Detailed Description

Following on from https://github.com/pangaea-data-publisher/fuji/issues/542 (the same meeting with @huberrob and colleagues). I also tested out a few metadata records that use the EML schema (XML format: https://eml.ecoinformatics.org/eml-schema#). I am not sure that FUJI is reading this 100% well, and this is my analysis

https://www.eurobis.org/imis?module=dataset&dasid=848&show=eml which is in EML 2.1.1 returns initial for F, A, I, R, Comments on the failed fields:

F3-01M says it cannot find downloadable content but it is in there in ,
F4-01M it does not understand that EML is actually metadata that can be retrieved programmatically - it is xml following the eml schema,
I1-01M tho I am not sure if eml strictly-spreaking is metadata represented using a formal knowledge representation language so maybe that is correct,
I3-01M related resources are mentioned in but maybe it is looking for other types, so look to see if this fails for record 8357 (the next one) also since that does have a related paper and related datasets,
R1-01MD and R1.3-02D are right as we do not provide data-file info,
A1-01M I really am not sure what it is looking for here with access conditions that is different to the licence, but it is true we just have licence,
A1-03D hmm, maybe because it does not understand that is where to look for the data?

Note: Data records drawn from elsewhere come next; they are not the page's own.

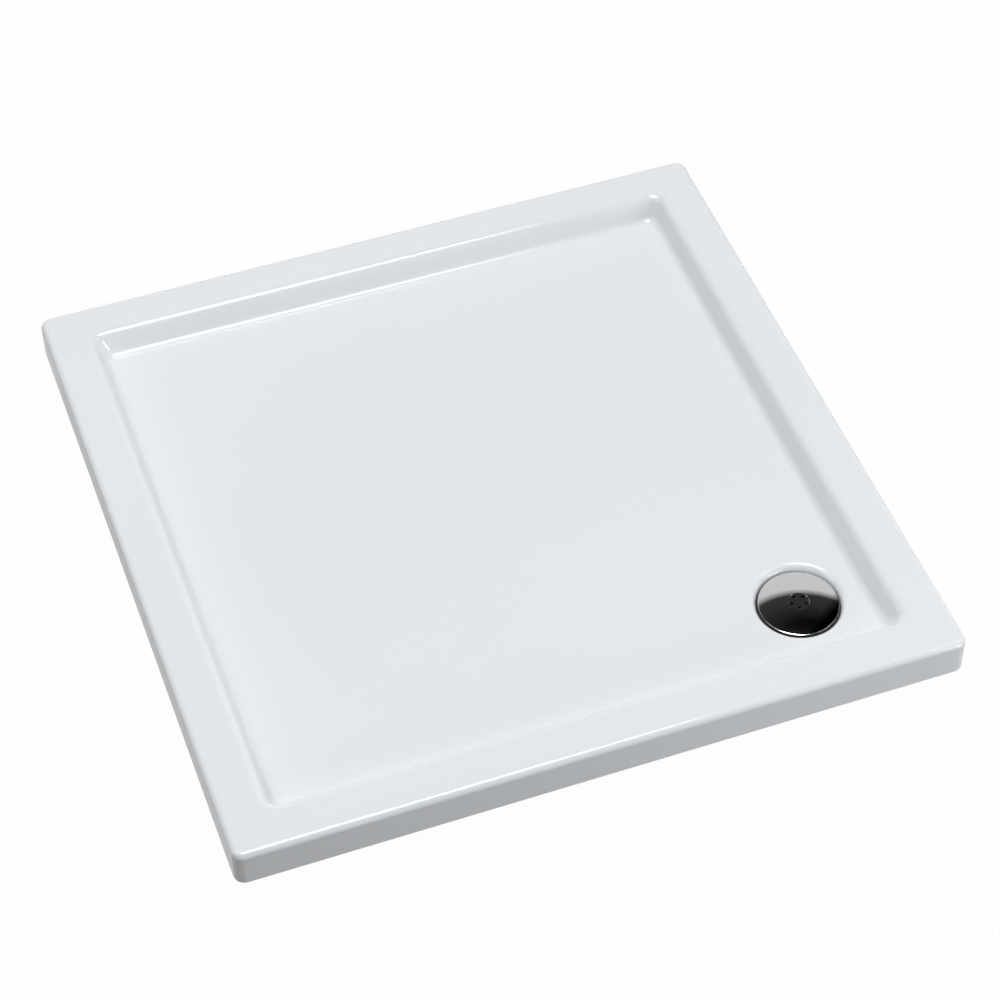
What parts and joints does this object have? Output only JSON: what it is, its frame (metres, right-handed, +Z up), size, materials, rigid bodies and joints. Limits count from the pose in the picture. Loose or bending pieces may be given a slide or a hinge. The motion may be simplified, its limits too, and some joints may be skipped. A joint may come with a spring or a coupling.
{
  "type": "shower tray",
  "caption": "Square low-rise acrylic shower tray: raised rim, floor falling to a corner sump, chrome waste cap, lift-out trap insert and adjustable feet.",
  "frame": {"origin": "on the floor under the middle of the tray, with the feet run right in", "axes": "+Z up, -Y the front and +X the right; the drain is in the front right corner"},
  "size_m": [0.9, 0.9, 0.1405],
  "materials": {
    "acrylic_white": "polished sanitary acrylic",
    "glass_fibre_resin": "sprayed glass fibre and resin, rough",
    "chipboard": "raw chipboard",
    "batten_wood": "sawn softwood",
    "black_nylon": "moulded, fine grain",
    "zinc_steel": "bright zinc plate",
    "stainless_steel": "satin",
    "seal_rubber": "soft, matt",
    "white_polypropylene": "moulded, satin",
    "grey_polypropylene": "moulded, satin",
    "chrome_plate": "mirror"
  },
  "bodies": {
    "tray": {"base_board": "chipboard", "foot_lock_nuts": "zinc_steel", "foot_socket_back_left": "black_nylon", "foot_socket_back_right": "black_nylon", "foot_socket_centre": "black_nylon", "foot_socket_drain_back": "black_nylon", "foot_socket_drain_left": "black_nylon", "foot_socket_front_left": "black_nylon", "outlet_cone_seal": "seal_rubber", "outlet_slip_nut": "white_polypropylene", "reinforcement_laminate": "glass_fibre_resin", "rim_batten_back": "batten_wood", "rim_batten_front": "batten_wood", "rim_batten_left": "batten_wood", "rim_batten_right": "batten_wood", "socket_screws": "zinc_steel", "trap_body": "white_polypropylene", "tray_shell": "acrylic_white", "waste_clamp_ring": "stainless_steel", "waste_clamp_screws": "stainless_steel", "waste_lower_gasket": "seal_rubber", "waste_upper_gasket": "seal_rubber"},
    "insert": {"insert_dip_tube": "grey_polypropylene", "insert_seal_ring": "seal_rubber", "insert_seal_cup": "grey_polypropylene"},
    "cap": {"cap_cover": "chrome_plate", "cap_holder": "grey_polypropylene"},
    "elbow": {"outlet_elbow": "white_polypropylene"},
    "foot_front_left": {"foot_stud_front_left": "zinc_steel", "foot_pad_front_left": "black_nylon"},
    "foot_back_left": {"foot_stud_back_left": "zinc_steel", "foot_pad_back_left": "black_nylon"},
    "foot_back_right": {"foot_stud_back_right": "zinc_steel", "foot_pad_back_right": "black_nylon"},
    "foot_centre": {"foot_stud_centre": "zinc_steel", "foot_pad_centre": "black_nylon"},
    "foot_drain_left": {"foot_stud_drain_left": "zinc_steel", "foot_pad_drain_left": "black_nylon"},
    "foot_drain_back": {"foot_stud_drain_back": "zinc_steel", "foot_pad_drain_back": "black_nylon"}
  },
  "joints": [
    {"name": "insert_lift", "type": "slide", "parent": "tray", "child": "insert", "axis": [0, 0, 1], "range_m": [0, 0.09]},
    {"name": "cap_lift", "type": "slide", "parent": "insert", "child": "cap", "axis": [0, 0, 1], "range_m": [0, 0.06]},
    {"name": "elbow_swivel", "type": "hinge", "parent": "tray", "child": "elbow", "pos_m": [0.29852, -0.30052, 0.0475], "axis": [-0.7071, 0.7071, 0], "range_deg": [-20, 20]},
    {"name": "foot_front_left_adjust", "type": "slide", "parent": "tray", "child": "foot_front_left", "axis": [0, 0, -1], "range_m": [0, 0.03]},
    {"name": "foot_back_left_adjust", "type": "slide", "parent": "tray", "child": "foot_back_left", "axis": [0, 0, -1], "range_m": [0, 0.03]},
    {"name": "foot_back_right_adjust", "type": "slide", "parent": "tray", "child": "foot_back_right", "axis": [0, 0, -1], "range_m": [0, 0.03]},
    {"name": "foot_centre_adjust", "type": "slide", "parent": "tray", "child": "foot_centre", "axis": [0, 0, -1], "range_m": [0, 0.03]},
    {"name": "foot_drain_left_adjust", "type": "slide", "parent": "tray", "child": "foot_drain_left", "axis": [0, 0, -1], "range_m": [0, 0.03]},
    {"name": "foot_drain_back_adjust", "type": "slide", "parent": "tray", "child": "foot_drain_back", "axis": [0, 0, -1], "range_m": [0, 0.03]}
  ]
}
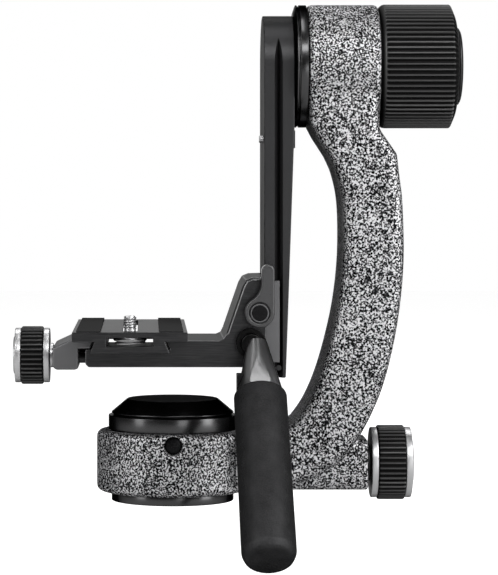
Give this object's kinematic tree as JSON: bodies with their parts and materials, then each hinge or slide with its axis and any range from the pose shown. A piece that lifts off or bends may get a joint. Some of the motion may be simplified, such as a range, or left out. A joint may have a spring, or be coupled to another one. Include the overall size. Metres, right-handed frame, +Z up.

https://marineinfo.org/id/dataset/8357-eml-2.2.0.xml for eml 2.2.0. Also returns initial for F, I, R and moderate for A. My additional comments (i.e. not repeating those of above)

I3-01M it did not find the related publication, which we added via (note there is a class also)
F1-02D it did not find the DOI however I think that is a failing in EML - the URL or DOI to the resource itself is included in but there is no way to identify this as being "the URL of the metadata record itself". So I think EML should improve here rather than FUJI

Both records fare badly on the check for semantic resources. I am not sure if this is because it cannot find them or it does not recognise those vocabularies. So FYI these are vocabs we use often in biodiversity MarineRegions - https://www.marineregions.org/about.php MarineSpecies (aka aphia) - https://www.marinespecies.org/ NCBI taxonomy - https://www.ncbi.nlm.nih.gov/taxonomy BODC vocabularies via NNV - http://vocab.nerc.ac.uk/ Environmental Ontology - see https://www.ebi.ac.uk/ols4/ ASFA - see https://aims.fao.org/network-fisheries-ontologies

FYI EML version 2.1.1 is used by the biodiversity databases OBIS and Gbif (and their respective regional nodes) and GBif have recently updated to EML 2.2.0. This new version has some extra features related to how to "tag" resources with semantics. If you don't do so already, you may want to look at this.

Context

Biodiversity databases use EML so any improvements would be very useful for checking those metadata. We would be interested in any feedback - for example, if EML needs more standardisation so that its fields are better "tagged" as being of a particular type, we can pass on that on to EML via its GH.

Possible Implementation

huberrob commented 1 week ago

Dear Katrina,

I think the main problem is that the 848 XML is a EML variant from GBIF and is including some metadata within GBIF specific fields. This part starts with XML element <additionalMetadata><metadata> and this is defined as xs:any which means that at this point you can add GBIF specific XML (https://eml.ecoinformatics.org/schema/)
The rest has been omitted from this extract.